The car business has a language of its own and always has. For instance, a customer on the lot is an “up”, a “beater” or “sled” is a trade-in that is in rough condition.
A “3rd baseman” is someone who accompanies a car buyer to assist him or her, and a “lay down” is a customer who says yes to everything. The most common phrase in the car business is “upside down” which is simply a term for those who owe more on their car than its true value. Most dealers use the nicer term of negative equity.
Being “Upside Down”
So, what do you do you do if you find yourself in this position? There are a number of remedies, but some of them are not in your best interest.
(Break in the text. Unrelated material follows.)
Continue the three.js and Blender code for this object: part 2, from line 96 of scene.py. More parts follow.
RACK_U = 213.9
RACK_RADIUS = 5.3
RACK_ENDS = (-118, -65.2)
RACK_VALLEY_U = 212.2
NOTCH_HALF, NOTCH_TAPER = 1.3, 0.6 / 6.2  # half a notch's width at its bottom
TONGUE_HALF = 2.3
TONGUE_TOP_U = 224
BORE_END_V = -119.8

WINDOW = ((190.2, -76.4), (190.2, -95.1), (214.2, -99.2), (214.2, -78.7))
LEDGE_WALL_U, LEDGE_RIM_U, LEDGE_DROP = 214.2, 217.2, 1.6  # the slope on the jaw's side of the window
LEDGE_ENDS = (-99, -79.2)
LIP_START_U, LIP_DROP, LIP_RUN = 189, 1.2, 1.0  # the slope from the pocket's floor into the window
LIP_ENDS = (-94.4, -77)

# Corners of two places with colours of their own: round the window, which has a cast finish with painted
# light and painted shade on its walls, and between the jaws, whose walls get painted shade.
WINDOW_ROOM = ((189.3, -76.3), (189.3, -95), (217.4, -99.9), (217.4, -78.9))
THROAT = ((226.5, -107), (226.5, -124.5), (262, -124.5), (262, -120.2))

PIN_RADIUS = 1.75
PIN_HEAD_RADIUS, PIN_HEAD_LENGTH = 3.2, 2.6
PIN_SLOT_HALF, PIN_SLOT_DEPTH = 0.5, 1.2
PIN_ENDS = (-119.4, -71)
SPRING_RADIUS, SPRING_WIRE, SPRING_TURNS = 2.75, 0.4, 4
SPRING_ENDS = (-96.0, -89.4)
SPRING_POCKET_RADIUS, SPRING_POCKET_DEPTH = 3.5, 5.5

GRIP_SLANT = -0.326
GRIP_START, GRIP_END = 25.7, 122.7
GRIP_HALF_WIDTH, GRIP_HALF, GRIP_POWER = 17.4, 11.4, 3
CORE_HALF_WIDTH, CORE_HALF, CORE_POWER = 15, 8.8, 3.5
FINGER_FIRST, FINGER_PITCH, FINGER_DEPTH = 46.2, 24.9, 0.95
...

Step one is to know the true amount of the negative equity. People who listen to my radio show know that trying to find a real value on a used car online is an exercise in futility. The amounts online will swing wildly and odds are great that none of the numbers are correct. You need to get a cash offer from a dealer. A car’s true worth is what someone is willing to write a check for. Remember, KBB and the others do not write checks.
I tell the story on-air about a lady ten years or so ago who wound up $32,000 upside down by trading way too often. That is the worst case I have ever seen, but people being $5000 upside down is pretty common. With good credit, that much negative equity can be rolled from the current loan to a new loan, but proceed with caution. Be sure that you love the car you are buying, because you are going to be stuck in it for a good long while. Every time you trade an “upside down” car, the worse the negative equity gets.
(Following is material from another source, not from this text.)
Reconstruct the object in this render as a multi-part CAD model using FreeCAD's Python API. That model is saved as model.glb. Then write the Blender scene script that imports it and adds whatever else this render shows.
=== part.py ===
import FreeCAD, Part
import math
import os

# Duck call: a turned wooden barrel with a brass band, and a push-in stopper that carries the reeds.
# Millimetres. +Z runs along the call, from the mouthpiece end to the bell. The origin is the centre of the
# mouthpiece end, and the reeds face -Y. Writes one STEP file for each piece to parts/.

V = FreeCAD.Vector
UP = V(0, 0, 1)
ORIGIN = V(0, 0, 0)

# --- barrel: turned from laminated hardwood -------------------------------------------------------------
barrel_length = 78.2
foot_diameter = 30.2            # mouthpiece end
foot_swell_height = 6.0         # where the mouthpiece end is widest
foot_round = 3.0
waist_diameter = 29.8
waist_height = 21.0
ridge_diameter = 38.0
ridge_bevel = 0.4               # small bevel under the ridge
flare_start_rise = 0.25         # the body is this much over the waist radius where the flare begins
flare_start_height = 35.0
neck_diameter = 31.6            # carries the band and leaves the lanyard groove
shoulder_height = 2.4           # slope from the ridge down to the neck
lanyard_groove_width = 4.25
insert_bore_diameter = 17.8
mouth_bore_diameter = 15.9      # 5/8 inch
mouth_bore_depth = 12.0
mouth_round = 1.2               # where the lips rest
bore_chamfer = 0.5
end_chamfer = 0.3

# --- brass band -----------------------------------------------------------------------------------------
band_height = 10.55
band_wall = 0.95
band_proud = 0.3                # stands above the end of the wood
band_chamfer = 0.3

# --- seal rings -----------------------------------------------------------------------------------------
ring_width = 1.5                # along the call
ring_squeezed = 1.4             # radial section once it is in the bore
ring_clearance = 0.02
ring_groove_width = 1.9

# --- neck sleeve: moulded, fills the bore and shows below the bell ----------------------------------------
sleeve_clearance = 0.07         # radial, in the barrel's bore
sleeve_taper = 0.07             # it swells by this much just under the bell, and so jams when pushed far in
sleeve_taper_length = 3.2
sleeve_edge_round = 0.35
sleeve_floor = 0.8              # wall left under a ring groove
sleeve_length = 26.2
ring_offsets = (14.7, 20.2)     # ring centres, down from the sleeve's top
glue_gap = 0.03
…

Dealing with Negative Equity
If at all possible, make up the difference in the negative equity in cash, that way you are not rolling money from your old car into a new loan, and then paying interest on that money. A person who is upside down by $5000 will be paying an extra $100 per month more for the same car on a typical 60-month loan, than someone who is even in his or her car.
Keep in mind too, that often when you roll negative equity from one loan to another, it can raise your interest rate. The more you borrow on a car, the higher the lender’s risk, thus the higher interest rate.
Factory rebates can be a lot of help in absorbing negative equity. If you find yourself upside down, do your research to see which vehicles have the best factory rebates and try to find a vehicle that you can love for the next five years.
If you want to trade just because you have new car fever, and you have a hefty amount of negative equity, resist buying for now. With every payment you make on your existing car, more money goes to principal and less to interest, so these situations can change quickly. While you are waiting to get even, if you can send in $50 to $100 or more extra with every payment, you will be shocked how fast a payoff will drop.
Last, if you do roll negative equity from one loan to the next, be sure to buy GAP insurance in case the vehicle is totaled or stolen and not recovered. GAP insurance picks up the deficit amount since your insurance company is only going to pay fair market value. I have seen people have to continue to make payments on a car they no longer have for two years.
The way to avoid negative equity is to get a good deal upfront on what you are buying, put down 10% or more in cash or trade equity, get the best interest rate possible, and get the shortest loan period you can and be comfortable.